# start of ENTRIES SUPPLIED

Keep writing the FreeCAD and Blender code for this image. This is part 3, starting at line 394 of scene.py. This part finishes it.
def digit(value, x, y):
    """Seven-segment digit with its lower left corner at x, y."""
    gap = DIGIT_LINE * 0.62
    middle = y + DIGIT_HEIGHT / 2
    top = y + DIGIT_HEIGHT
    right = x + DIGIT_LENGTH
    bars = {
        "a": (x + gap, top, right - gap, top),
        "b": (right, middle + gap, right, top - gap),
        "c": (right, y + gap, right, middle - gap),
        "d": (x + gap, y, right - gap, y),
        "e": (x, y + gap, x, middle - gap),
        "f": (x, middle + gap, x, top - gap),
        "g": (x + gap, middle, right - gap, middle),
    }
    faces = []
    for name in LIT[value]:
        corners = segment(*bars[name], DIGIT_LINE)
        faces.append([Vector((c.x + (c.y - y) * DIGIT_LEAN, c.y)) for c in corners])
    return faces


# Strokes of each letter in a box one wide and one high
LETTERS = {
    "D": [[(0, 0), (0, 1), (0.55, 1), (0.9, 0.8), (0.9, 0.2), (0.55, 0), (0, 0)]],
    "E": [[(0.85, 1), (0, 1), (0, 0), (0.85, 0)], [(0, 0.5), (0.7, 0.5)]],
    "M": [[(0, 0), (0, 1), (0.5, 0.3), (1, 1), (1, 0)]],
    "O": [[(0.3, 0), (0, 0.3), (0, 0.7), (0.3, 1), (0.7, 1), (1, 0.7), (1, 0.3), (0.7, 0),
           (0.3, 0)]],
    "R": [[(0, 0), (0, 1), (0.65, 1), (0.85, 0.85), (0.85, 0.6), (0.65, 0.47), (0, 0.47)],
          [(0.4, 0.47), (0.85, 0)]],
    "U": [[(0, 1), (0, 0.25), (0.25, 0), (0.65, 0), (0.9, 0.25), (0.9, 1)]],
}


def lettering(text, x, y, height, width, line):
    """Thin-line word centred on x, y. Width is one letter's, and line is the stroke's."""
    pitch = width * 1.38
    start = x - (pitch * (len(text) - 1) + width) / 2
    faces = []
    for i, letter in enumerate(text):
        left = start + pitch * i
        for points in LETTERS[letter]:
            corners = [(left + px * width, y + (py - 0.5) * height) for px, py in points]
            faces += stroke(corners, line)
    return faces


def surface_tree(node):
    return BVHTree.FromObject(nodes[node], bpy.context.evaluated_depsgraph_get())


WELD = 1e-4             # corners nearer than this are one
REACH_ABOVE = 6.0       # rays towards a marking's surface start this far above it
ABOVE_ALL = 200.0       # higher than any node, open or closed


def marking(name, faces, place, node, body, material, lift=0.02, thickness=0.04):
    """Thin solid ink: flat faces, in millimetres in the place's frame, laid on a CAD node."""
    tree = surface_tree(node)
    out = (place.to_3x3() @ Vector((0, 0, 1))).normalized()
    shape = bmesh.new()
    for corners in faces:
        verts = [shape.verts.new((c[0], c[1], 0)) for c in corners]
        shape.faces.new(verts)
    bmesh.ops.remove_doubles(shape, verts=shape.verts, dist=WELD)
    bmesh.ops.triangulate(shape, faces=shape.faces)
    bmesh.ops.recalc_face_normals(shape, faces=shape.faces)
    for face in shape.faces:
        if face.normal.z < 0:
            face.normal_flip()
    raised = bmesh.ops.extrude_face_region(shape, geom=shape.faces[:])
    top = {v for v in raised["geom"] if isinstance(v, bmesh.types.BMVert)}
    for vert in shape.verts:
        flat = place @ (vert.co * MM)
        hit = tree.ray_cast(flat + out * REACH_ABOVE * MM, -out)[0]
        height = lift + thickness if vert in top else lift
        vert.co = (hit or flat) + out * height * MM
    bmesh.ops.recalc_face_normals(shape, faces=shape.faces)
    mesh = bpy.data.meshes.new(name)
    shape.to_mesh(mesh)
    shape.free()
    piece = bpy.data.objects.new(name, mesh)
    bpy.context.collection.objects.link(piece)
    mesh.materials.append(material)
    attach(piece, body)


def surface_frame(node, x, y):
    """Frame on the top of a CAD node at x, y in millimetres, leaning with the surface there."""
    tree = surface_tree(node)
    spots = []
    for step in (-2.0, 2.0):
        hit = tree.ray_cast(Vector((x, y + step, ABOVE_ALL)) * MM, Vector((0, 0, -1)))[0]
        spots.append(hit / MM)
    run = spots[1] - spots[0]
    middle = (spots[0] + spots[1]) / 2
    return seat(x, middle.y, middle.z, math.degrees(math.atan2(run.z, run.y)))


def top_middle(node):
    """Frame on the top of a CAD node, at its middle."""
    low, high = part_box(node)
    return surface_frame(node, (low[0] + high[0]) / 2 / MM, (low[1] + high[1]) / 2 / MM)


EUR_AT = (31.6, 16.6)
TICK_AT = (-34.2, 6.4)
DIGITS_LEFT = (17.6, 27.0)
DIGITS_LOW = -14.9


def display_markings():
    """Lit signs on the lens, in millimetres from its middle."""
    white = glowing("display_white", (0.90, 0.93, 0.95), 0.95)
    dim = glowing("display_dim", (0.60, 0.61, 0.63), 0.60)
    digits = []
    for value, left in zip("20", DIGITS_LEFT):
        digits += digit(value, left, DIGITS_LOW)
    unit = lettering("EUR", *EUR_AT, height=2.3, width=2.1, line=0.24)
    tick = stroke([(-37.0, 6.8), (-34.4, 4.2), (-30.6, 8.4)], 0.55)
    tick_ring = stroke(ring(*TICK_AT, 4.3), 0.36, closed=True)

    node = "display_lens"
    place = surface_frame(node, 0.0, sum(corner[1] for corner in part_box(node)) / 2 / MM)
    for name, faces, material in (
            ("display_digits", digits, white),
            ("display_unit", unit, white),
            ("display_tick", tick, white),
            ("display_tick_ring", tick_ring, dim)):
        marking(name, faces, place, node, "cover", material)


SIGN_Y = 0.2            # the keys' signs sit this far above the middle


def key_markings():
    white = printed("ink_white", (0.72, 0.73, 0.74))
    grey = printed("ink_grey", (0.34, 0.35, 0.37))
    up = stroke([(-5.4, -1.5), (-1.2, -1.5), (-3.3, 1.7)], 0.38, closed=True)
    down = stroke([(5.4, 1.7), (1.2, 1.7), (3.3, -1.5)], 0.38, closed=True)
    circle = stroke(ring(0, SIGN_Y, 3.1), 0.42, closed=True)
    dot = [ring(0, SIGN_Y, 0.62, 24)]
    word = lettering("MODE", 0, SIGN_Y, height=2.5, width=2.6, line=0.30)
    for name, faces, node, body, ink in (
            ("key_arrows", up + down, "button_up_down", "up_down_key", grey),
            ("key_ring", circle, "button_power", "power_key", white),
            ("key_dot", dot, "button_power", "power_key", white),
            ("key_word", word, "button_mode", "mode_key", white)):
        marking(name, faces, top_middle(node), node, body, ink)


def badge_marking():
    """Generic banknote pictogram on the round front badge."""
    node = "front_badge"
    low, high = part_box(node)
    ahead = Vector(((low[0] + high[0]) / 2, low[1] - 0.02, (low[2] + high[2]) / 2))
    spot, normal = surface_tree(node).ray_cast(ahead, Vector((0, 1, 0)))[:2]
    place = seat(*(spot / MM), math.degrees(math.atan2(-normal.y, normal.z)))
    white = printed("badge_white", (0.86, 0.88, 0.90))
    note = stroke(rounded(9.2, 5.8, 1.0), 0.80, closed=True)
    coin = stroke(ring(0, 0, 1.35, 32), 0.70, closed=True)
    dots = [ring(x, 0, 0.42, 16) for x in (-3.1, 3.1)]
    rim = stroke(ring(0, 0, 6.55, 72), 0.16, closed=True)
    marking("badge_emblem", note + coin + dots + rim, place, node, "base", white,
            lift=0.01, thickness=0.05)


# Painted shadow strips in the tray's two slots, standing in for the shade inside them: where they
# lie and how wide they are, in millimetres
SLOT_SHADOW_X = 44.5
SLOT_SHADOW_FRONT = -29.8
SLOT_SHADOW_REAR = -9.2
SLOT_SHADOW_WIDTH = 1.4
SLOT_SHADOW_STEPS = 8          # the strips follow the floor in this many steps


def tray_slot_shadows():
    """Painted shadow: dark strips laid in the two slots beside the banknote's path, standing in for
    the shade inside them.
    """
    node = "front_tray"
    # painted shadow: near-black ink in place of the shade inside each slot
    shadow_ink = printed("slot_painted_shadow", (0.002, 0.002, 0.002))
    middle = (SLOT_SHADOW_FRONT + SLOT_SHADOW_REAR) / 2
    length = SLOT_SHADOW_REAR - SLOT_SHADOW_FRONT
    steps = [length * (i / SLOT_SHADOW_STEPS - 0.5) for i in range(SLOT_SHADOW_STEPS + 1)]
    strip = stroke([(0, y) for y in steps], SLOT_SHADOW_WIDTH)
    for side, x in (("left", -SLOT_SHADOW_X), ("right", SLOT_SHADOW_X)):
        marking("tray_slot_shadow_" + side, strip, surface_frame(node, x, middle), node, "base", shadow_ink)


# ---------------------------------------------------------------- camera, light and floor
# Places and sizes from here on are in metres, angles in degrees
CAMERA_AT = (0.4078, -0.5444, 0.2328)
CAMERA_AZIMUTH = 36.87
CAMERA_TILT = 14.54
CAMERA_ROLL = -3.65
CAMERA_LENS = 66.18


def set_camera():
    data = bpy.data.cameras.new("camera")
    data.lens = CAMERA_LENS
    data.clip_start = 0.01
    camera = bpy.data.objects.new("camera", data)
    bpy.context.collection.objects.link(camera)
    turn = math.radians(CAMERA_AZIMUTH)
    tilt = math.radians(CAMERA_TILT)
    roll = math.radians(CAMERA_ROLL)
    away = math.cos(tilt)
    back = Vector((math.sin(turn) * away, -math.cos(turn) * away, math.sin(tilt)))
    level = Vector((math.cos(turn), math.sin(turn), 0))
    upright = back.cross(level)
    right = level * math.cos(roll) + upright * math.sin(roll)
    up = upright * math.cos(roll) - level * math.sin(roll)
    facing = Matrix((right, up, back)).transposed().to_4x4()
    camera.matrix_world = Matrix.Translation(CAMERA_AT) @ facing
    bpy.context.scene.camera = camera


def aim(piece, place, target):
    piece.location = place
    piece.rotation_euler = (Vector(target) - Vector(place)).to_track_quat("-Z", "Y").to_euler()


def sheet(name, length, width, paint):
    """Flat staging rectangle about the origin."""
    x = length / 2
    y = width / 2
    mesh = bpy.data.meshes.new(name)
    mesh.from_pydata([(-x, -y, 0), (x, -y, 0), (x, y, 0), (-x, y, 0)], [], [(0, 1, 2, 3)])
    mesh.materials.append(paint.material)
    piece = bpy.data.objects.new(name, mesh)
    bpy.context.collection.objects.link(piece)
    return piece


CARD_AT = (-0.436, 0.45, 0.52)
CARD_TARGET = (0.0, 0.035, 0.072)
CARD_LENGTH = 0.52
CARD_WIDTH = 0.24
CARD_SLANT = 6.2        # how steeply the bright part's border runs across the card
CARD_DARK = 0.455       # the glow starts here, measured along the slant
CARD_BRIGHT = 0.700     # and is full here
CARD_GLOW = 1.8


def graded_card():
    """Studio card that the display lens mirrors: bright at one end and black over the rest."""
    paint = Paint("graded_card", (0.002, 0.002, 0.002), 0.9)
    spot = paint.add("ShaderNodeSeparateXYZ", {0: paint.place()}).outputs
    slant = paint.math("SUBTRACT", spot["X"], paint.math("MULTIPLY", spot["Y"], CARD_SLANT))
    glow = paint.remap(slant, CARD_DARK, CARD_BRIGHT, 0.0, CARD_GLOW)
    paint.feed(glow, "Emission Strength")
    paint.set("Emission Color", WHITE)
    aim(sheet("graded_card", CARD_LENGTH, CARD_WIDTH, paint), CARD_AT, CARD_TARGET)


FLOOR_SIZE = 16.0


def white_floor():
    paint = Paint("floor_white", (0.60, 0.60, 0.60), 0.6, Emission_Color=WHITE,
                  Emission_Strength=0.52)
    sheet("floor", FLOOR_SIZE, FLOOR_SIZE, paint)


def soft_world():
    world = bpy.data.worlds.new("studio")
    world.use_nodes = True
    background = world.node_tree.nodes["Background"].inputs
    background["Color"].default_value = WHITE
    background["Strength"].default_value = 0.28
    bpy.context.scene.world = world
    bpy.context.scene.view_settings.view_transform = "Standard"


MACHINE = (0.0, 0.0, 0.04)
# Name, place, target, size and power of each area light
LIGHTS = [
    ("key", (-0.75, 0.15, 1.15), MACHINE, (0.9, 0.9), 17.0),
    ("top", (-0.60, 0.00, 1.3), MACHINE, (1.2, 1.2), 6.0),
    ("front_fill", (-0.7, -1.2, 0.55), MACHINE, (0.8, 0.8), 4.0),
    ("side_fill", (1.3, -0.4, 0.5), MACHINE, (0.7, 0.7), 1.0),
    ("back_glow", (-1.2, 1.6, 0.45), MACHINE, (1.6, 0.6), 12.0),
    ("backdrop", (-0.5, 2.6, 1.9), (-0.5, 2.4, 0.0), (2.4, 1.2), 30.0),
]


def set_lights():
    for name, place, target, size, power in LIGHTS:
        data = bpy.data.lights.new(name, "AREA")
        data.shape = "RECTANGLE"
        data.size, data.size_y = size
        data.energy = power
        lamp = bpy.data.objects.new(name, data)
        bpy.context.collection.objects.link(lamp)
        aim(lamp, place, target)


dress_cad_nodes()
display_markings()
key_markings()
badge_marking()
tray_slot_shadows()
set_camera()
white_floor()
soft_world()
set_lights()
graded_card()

# end of ENTRIES SUPPLIED
# start of ENTRIES SUPPLIED

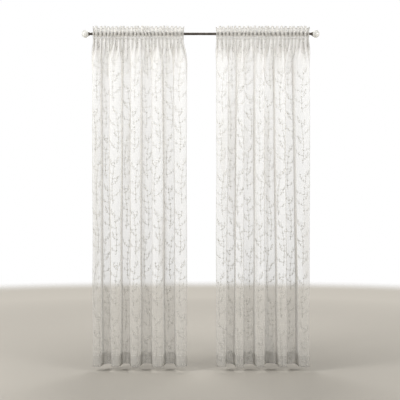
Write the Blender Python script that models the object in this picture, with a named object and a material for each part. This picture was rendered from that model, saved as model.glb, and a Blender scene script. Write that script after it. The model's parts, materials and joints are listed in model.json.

# end of ENTRIES SUPPLIED

§ **SHORT PROBLEM**
Quote word for word the lines from the line holding "attach(piece, body)" through the line holding "tick_ring = stroke(ring(*TICK_AT, 4.3), 0.36, closed=True)"; include both of those lines and add nothing.

§ **SOLUTION TO THIS PROBLEM**
    attach(piece, body)


def surface_frame(node, x, y):
    """Frame on the top of a CAD node at x, y in millimetres, leaning with the surface there."""
    tree = surface_tree(node)
    spots = []
    for step in (-2.0, 2.0):
        hit = tree.ray_cast(Vector((x, y + step, ABOVE_ALL)) * MM, Vector((0, 0, -1)))[0]
        spots.append(hit / MM)
    run = spots[1] - spots[0]
    middle = (spots[0] + spots[1]) / 2
    return seat(x, middle.y, middle.z, math.degrees(math.atan2(run.z, run.y)))


def top_middle(node):
    """Frame on the top of a CAD node, at its middle."""
    low, high = part_box(node)
    return surface_frame(node, (low[0] + high[0]) / 2 / MM, (low[1] + high[1]) / 2 / MM)


EUR_AT = (31.6, 16.6)
TICK_AT = (-34.2, 6.4)
DIGITS_LEFT = (17.6, 27.0)
DIGITS_LOW = -14.9


def display_markings():
    """Lit signs on the lens, in millimetres from its middle."""
    white = glowing("display_white", (0.90, 0.93, 0.95), 0.95)
    dim = glowing("display_dim", (0.60, 0.61, 0.63), 0.60)
    digits = []
    for value, left in zip("20", DIGITS_LEFT):
        digits += digit(value, left, DIGITS_LOW)
    unit = lettering("EUR", *EUR_AT, height=2.3, width=2.1, line=0.24)
    tick = stroke([(-37.0, 6.8), (-34.4, 4.2), (-30.6, 8.4)], 0.55)
    tick_ring = stroke(ring(*TICK_AT, 4.3), 0.36, closed=True)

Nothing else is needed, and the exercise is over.